Two exceptional offers from the Ulster Historical Foundation (www.ancestryireland.com) in Belfast:
An Independent People: The Story of Ulster's Presbyterians (DVD)
This series was originally commissioned and broadcast by BBC Northern Ireland television with support from the Ulster-Scots Broadcast Fund. The series was produced by Below the Radar TV and has received much critical acclaim. It has now been produced on DVD by Authentic Ulster.
EPISODE I: TAKING ROOT The first episode of this series traces the story of the Scottish ministers who first established the Presbyterian Church on Irish soil and their struggle for religious liberty throughout the turbulent seventeenth century.
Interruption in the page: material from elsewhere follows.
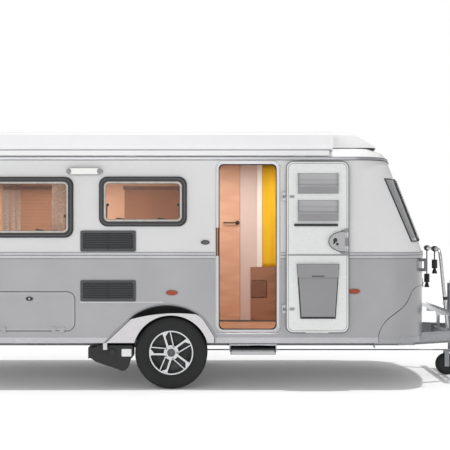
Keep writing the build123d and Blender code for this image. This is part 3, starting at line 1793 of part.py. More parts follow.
# Bicycle carrier on the drawbar: a leaning post with a crossbar, arms and two crosswise trays
carrier_r = 16.0
carrier_foot_x = jockey_member_x + 30.0
carrier_foot_y = -250.0
carrier_top_x = 1930.0
carrier_top_z = 1208.0
carrier_bar_end = 450.0
carrier_bend = 90.0
carrier_arm_rear = 1895.0
carrier_arm_front = 2230.0
carrier_arm_half = 15.0
carrier_arm_low = 590.0
tray_low = 620.0
tray_high = 655.0
tray_skin = 4.0
tray_half = 650.0
tray_spans = ((1900.0, 1964.0), (2130.0, 2194.0))
with BuildPart() as bike_carrier:
    with BuildLine() as post_line:
        FilletPolyline(
            (carrier_foot_x, carrier_foot_y, member_low + member_height),
            (carrier_top_x, carrier_foot_y, carrier_top_z),
            (carrier_top_x, carrier_bar_end, carrier_top_z),
            radius=carrier_bend,
        )
    with BuildSketch(Plane(origin=post_line.line @ 0, z_dir=post_line.line % 0)):
        Circle(carrier_r)
    sweep(path=post_line.line)
    for arm_y in (carrier_foot_y, -carrier_foot_y):
        block(
            carrier_arm_rear,
            carrier_arm_front,
            arm_y - carrier_arm_half,
            arm_y + carrier_arm_half,
            carrier_arm_low,
            tray_low,
        )
    block(
        carrier_foot_x - carrier_arm_half,
        carrier_foot_x + carrier_arm_half,
        -carrier_foot_y - carrier_arm_half,
        -carrier_foot_y + carrier_arm_half,
        member_low + member_height,
        tray_low,
    )
    block(
        carrier_foot_x - carrier_arm_half,
        carrier_foot_x + carrier_arm_half,
        carrier_foot_y,
        -carrier_foot_y,
        carrier_arm_low,
        tray_low,
    )
    block(
        carrier_foot_x - carrier_arm_half,
        carrier_foot_x + carrier_arm_half,
        carrier_foot_y - carrier_arm_half,
        carrier_foot_y + carrier_arm_half,
        member_low + member_height,
        member_low + member_height + carrier_arm_half,
    )
    block(
        carrier_foot_x - overrun,
        carrier_foot_x + overrun,
        carrier_foot_y - overrun,
        carrier_foot_y + overrun,
        member_low,
        member_low + member_height,
        mode=Mode.SUBTRACT,
    )
    for low, high in tray_spans:
        block(low, high, -tray_half, tray_half, tray_low, tray_high)
        block(
            low + tray_skin,
            high - tray_skin,
            -tray_half,
            tray_half,
            tray_low + tray_skin,
            tray_high + overrun,
            mode=Mode.SUBTRACT,
        )
bike_carrier.part.label = "bike_carrier"
export_step(bike_carrier.part, "parts/bike_carrier.step")

# Frame holders that hang from the crossbar
holder_head_r = 27.0
holder_head_half = 32.0
holder_rod_r = 6.0
holder_grip_r = 27.0
holder_waist_r = 12.0
holder_grip_high = 84.0
holder_foot_high = 50.0
holder_places = ((10.0, 1104.0), (424.0, 950.0))
with BuildPart() as bike_holders:
    for holder_y, grip_top in holder_places:
        hold_low = holder_y - holder_head_half
        hold_high = min(holder_y + holder_head_half, carrier_bar_end)
        rod_y(carrier_top_x, carrier_top_z, hold_low, hold_high, holder_head_r)
        rod_y(carrier_top_x, carrier_top_z, hold_low, hold_high, carrier_r, mode=Mode.SUBTRACT)
        rod_z(carrier_top_x, holder_y, grip_top, carrier_top_z - carrier_r - holder_rod_r, holder_rod_r)
        rod_z(carrier_top_x, holder_y, grip_top - holder_grip_high, grip_top, holder_grip_r)
        foot_top = grip_top - holder_grip_high
        with BuildSketch(Plane.XY.offset(foot_top)):
            with Locations((carrier_top_x, holder_y)):
                Circle(holder_waist_r)
        with BuildSketch(Plane.XY.offset(foot_top - holder_foot_high)):
            with Locations((carrier_top_x, holder_y)):
                Circle(holder_grip_r)
        loft()
bike_holders.part.label = "bike_holders"
export_step(bike_holders.part, "parts/bike_holders.step")

# Entrance step under the doorway: runners below the floor and a tread that slides out
step_rear = -50.0
step_front = 361.0
step_runner = 8.0
step_outer_y = 1012.0
step_inner_y = 752.0
step_runner_low = 330.0
step_tread_low = 342.0
step_tread_high = 357.0
step_nose_low = 308.0
step_nose_out = 1030.0
step_rail_low = 386.0
step_rail_high = 402.0
step_gap = 0.3
with BuildPart() as step_runners:
    for runner_x in (step_rear, step_front - step_runner):
        block(
            runner_x,
            runner_x + step_runner,
            -step_outer_y,
            -step_inner_y,
            step_runner_low,
            sill_rail_top,
        )
    block(
        step_rear,
        step_front,
        -step_outer_y,
        step_runner * 3 - step_outer_y,
        step_rail_low,
        step_rail_high,
    )

with BuildPart() as floor_brackets:
    add(steady_brackets.part)
    add(step_runners.part)
floor_brackets.part.label = "floor_brackets"
export_step(floor_brackets.part, "parts/floor_brackets.step")

with BuildPart() as step_tread:
    block(
        step_rear + step_runner + step_gap,
        step_front - step_runner - step_gap,
        -step_nose_out,
        -step_inner_y,
        step_tread_low,
        step_tread_high,
    )
    block(
        step_rear + step_runner + step_gap,
        step_front - step_runner - step_gap,
        -step_nose_out,
        step_runner - step_nose_out,
        step_nose_low,
        step_tread_high,
    )
step_tread.part.label = "step_tread"
export_step(step_tread.part, "parts/step_tread.step")

# Manoeuvring motors behind the wheels, on a cross tube under the beams
motor_rear = -1213.0
motor_front = -896.0
motor_out = 985.0
motor_in = 790.0
motor_low = 270.0
motor_high = 383.0
motor_edge = 18.0
motor_tail = 60.0
roller_x = -985.0
roller_z = 208.0
roller_r = 48.0
motor_tube_x = -1262.0
motor_tube_z = 333.0
motor_tube_r = 22.0
motor_clamp = 50.0
with BuildPart() as mover_units:
    rod_y(motor_tube_x, motor_tube_z, -motor_out, motor_out, motor_tube_r)
    for side in (-1, 1):
        y_low = min(side * motor_out, side * motor_in)
        y_high = max(side * motor_out, side * motor_in)
        side_slab(motor_rear, motor_front, motor_low, motor_high, y_low, y_high, motor_edge)
        with BuildSketch(Plane.XZ.offset(-y_high)) as arm:
            with BuildLine():
                Polyline(
                    (motor_tube_x, motor_low),
                    (motor_front - motor_edge, motor_low + motor_edge),
                    (roller_x + roller_r, roller_z),
                    (roller_x, roller_z - roller_r),
                    (motor_rear - motor_edge / 2, motor_low - motor_tail / 2),
                    close=True,
                )
            make_face()
        extrude(amount=motor_out - motor_in)
        rod_y(roller_x, roller_z, y_low, y_high, roller_r)
        block(
            motor_tube_x - motor_clamp / 2,
            motor_rear + motor_edge,
            y_low,
            y_high,
            motor_low,
            motor_high - motor_edge,
        )
        block(
            motor_tube_x - motor_clamp / 2,
            motor_tube_x + motor_clamp / 2,
            side * beam_y - motor_clamp / 2,
            side * beam_y + motor_clamp / 2,
            motor_tube_z,
            rail_low,
        )
mover_units.part.label = "mover_units"
export_step(mover_units.part, "parts/mover_units.step")

# Inside furniture, seen through the doorway and the windows
furniture_gap = 2.0
bench_high = 880.0
cushion_high = 1010.0
cushion_gap = 6.0
front_bench_rear = 560.0
front_bench_front = 1236.0
rear_bench_front = -1400.0
rear_bench_rear = -2930.0
service_far_y = 940.0
service_front = -1450.0
service_rear = -2820.0
service_low = 506.0
service_high = 868.0
kitchen_rear = -1330.0
kitchen_front = -200.0
kitchen_inner_y = -560.0
kitchen_high = 1390.0
kitchen_top = 30.0
kitchen_plinth = 60.0
washroom_rear = -420.0
washroom_front = 460.0
washroom_inner_y = 90.0
washroom_high = 1975.0
door_line = 6.0
door_line_depth = 4.0
washroom_door_rear = -200.0
washroom_door_front = 230.0
washroom_door_low = 560.0
with BuildPart() as sleeping_benches:
    with BuildSketch(Plane.XY.offset(floor_top)):
        add(body_plan(wall + furniture_gap, front_x, rear_x))
    extrude(amount=bench_high - floor_top)
    block(rear_bench_front, front_bench_rear, -far, far, 0, far + far, mode=Mode.SUBTRACT)
    block(front_bench_front, front_x, -far, far, 0, far + far, mode=Mode.SUBTRACT)
    block(service_rear, service_front, -far, service_far_y, service_low, service_high, mode=Mode.SUBTRACT)
    for y_low, y_high in ((-far, -wheel_box_y), (wheel_box_y, far)):
        add(arch_solid(wheel_box_skin + furniture_gap, y_low - overrun, y_high), mode=Mode.SUBTRACT)
sleeping_benches.part.label = "sleeping_benches"
export_step(sleeping_benches.part, "parts/sleeping_benches.step")

with BuildPart() as bench_cushions:
    with BuildSketch(Plane.XY.offset(bench_high + rest_gap)):
        add(body_plan(wall + cushion_gap, front_x, rear_x))
    extrude(amount=cushion_high - bench_high - rest_gap)
    block(rear_bench_front, front_bench_rear, -far, far, 0, far + far, mode=Mode.SUBTRACT)
    block(front_bench_front, front_x, -far, far, 0, far + far, mode=Mode.SUBTRACT)
bench_cushions.part.label = "bench_cushions"
export_step(bench_cushions.part, "parts/bench_cushions.step")

with BuildPart() as kitchen_unit:
    block(kitchen_rear, kitchen_front, furniture_gap - side_y, kitchen_inner_y, floor_top, kitchen_high)
    block(
        kitchen_rear,
        kitchen_front,
        kitchen_inner_y,
        kitchen_inner_y + kitchen_plinth / 2,
        kitchen_high - kitchen_top,
        kitchen_high,
    )
    add(arch_solid(wheel_box_skin + furniture_gap, -far, furniture_gap - wheel_box_y), mode=Mode.SUBTRACT)
kitchen_unit.part.label = "kitchen_unit"
export_step(kitchen_unit.part, "parts/kitchen_unit.step")

with BuildPart() as washroom_unit:
    block(washroom_rear, washroom_front, washroom_inner_y, side_y - furniture_gap, floor_top, washroom_high)
    add(arch_solid(wheel_box_skin + furniture_gap, wheel_box_y - furniture_gap, far), mode=Mode.SUBTRACT)
    for line_x in (washroom_door_rear, washroom_door_front):
        block(
            line_x,
            line_x + door_line,
            washroom_inner_y,
            washroom_inner_y + door_line_depth,
            washroom_door_low,
            washroom_high,
            mode=Mode.SUBTRACT,
        )
washroom_unit.part.label = "washroom_unit"
export_step(washroom_unit.part, "parts/washroom_unit.step")

# Curtains beside the rear side windows, and the yellow one beyond the doorway
curtain_width = 190.0
curtain_thick = 26.0
curtain_low = 1300.0
curtain_high = 1880.0
curtain_rear_step = 10.0
with BuildPart() as curtains:
    for side in (-1, 1):
        face = side * side_y
        back = side * (side_y - curtain_thick)
        for low in (rear_window_rear + curtain_rear_step, rear_window_front - curtain_width):
            block(low, low + curtain_width, min(face, back), max(face, back), curtain_low, curtain_high)
curtains.part.label = "curtains"
export_step(curtains.part, "parts/curtains.step")

# Rear lamp clusters and the grab handles at the corners
tail_lamp_y = 800.0
tail_lamp_half = 58.0
tail_lamp_low = 560.0
tail_lamp_high = 960.0
tail_lamp_proud = 18.0
with BuildPart() as tail_lamps:
    add(ring_band(-tail_lamp_proud, 0, tail_lamp_low, tail_lamp_high))
    block(rear_x - overrun, side_rear_x, -far, far, tail_lamp_low, tail_lamp_high, mode=Mode.INTERSECT)
    block(
        rear_x - overrun,
        side_rear_x,
        tail_lamp_half - tail_lamp_y,
        tail_lamp_y - tail_lamp_half,
        tail_lamp_low,
        tail_lamp_high,
        mode=Mode.SUBTRACT,
    )
    for y_low, y_high in ((-far, -tail_lamp_y - tail_lamp_half), (tail_lamp_y + tail_lamp_half, far)):
        block(rear_x - overrun, side_rear_x, y_low, y_high, tail_lamp_low, tail_lamp_high, mode=Mode.SUBTRACT)
tail_lamps.part.label = "tail_lamps"
export_step(tail_lamps.part, "parts/tail_lamps.step")

handle_y = 880.0
handle_low = 1028.0
handle_high = 1142.0
handle_half = 12.0
handle_out = 56.0
handle_bar = 14.0
handle_foot = 26.0
handle_base = 6.0
corner_centre_y = half_width - corner_r
handle_face = (corner_r**2 - (handle_y - corner_centre_y) ** 2) ** 0.5
with BuildPart() as grab_handles:
    for end_x, way in ((side_front_x, 1), (side_rear_x, -1)):
        for side in (-1, 1):
            inner = end_x
            outer = end_x + way * (handle_face + handle_out)
            y_low = side * handle_y - handle_half
            block(min(inner, outer), max(inner, outer), y_low, y_low + handle_half * 2, handle_low, handle_high)
            hollow = end_x + way * (handle_face + handle_out - handle_bar)
            block(
                min(inner - way * overrun, hollow),
                max(inner - way * overrun, hollow),
                y_low,
                y_low + handle_half * 2,
                handle_low + handle_foot,
                handle_high - handle_foot,
                mode=Mode.SUBTRACT,
            )
    with BuildSketch(Plane.XY.offset(handle_low)):
        add(body_plan(0, front_x, rear_x))
    extrude(amount=handle_high - handle_low, mode=Mode.SUBTRACT)
grab_handles.part.label = "grab_handles"
export_step(grab_handles.part, "parts/grab_handles.step")
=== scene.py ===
import math

import bmesh
import bpy
import numpy as np
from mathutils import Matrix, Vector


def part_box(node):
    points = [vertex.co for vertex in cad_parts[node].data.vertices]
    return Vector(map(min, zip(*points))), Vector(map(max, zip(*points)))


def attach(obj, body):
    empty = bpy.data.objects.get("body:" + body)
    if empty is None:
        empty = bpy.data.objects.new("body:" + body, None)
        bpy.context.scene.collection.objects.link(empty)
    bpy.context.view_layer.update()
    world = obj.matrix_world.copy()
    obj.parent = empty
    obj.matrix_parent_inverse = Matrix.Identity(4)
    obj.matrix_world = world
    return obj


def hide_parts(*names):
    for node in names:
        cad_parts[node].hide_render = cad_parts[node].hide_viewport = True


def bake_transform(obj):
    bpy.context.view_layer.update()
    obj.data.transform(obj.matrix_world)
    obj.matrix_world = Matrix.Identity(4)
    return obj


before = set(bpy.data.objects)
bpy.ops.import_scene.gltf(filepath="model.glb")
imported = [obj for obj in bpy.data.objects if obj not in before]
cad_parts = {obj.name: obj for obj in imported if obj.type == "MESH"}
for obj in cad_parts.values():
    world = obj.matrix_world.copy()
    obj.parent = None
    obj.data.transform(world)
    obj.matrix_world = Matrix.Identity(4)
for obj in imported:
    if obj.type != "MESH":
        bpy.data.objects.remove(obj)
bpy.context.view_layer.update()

# Places on the caravan in metres: X runs forward, Y away from the door, Z up
AXLE_X, AXLE_Z = -0.560, 0.318
HALF_WIDTH = 1.050
SKIRT, BELT_HIGH, RAIL_LOW = 0.411, 1.195, 2.000
FRONT_X, REAR_X = 1.760, -2.980
FRONT_RAKE, REAR_RAKE = 0.318, 0.120
CORNER_R, CORNER_TURN = 0.300, math.radians(75)
SIDES = ((-1, "near"), (1, "far"))


# Colour and shader helpers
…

EPISODE II: SEEDS OF LIBERTY Episode two considers the extraordinary contribution made by Ulster Presbyterians to America’s struggle for liberty and how revolution in America and France inspired radical Presbyterians in Ulster to rise up against the Crown in 1798.
EPISODE III: UNION AND DIVISION The final episode explores the ways in which Ulster’s Presbyterians began to move away from their radical past to become part of the establishment in a new Northern Ireland state and looks at the role of the Presbyterian Church in Ireland today.
This DVD is priced at just £15.99 and is available in both NTSC (compatible with North American DVD players) and PAL (compatible with European DVD players) region formats, so if you are interested in purchasing a copy please visit our online store at:
www.booksireland.org.uk/store/all-departments/the-story-of-ulsters-presbyterians
Ordnance Survey Memoirs
We are pleased that many of you have taken advantage of our recent special offers, including last week's sale on the Place Names of Northern Ireland collection.
To coincide with the frantic last minute shopping in the final weeks before Christmas we are now also delighted to announce that all volumes in the excellent resource that is the Ordnance Survey Memoir collection are now HALF PRICE!
If you are not aware of this series, the Ordnance Survey Memoirs provide copious background information on the character and habits of the people who lived in Ireland during the early part of the nineteenth century.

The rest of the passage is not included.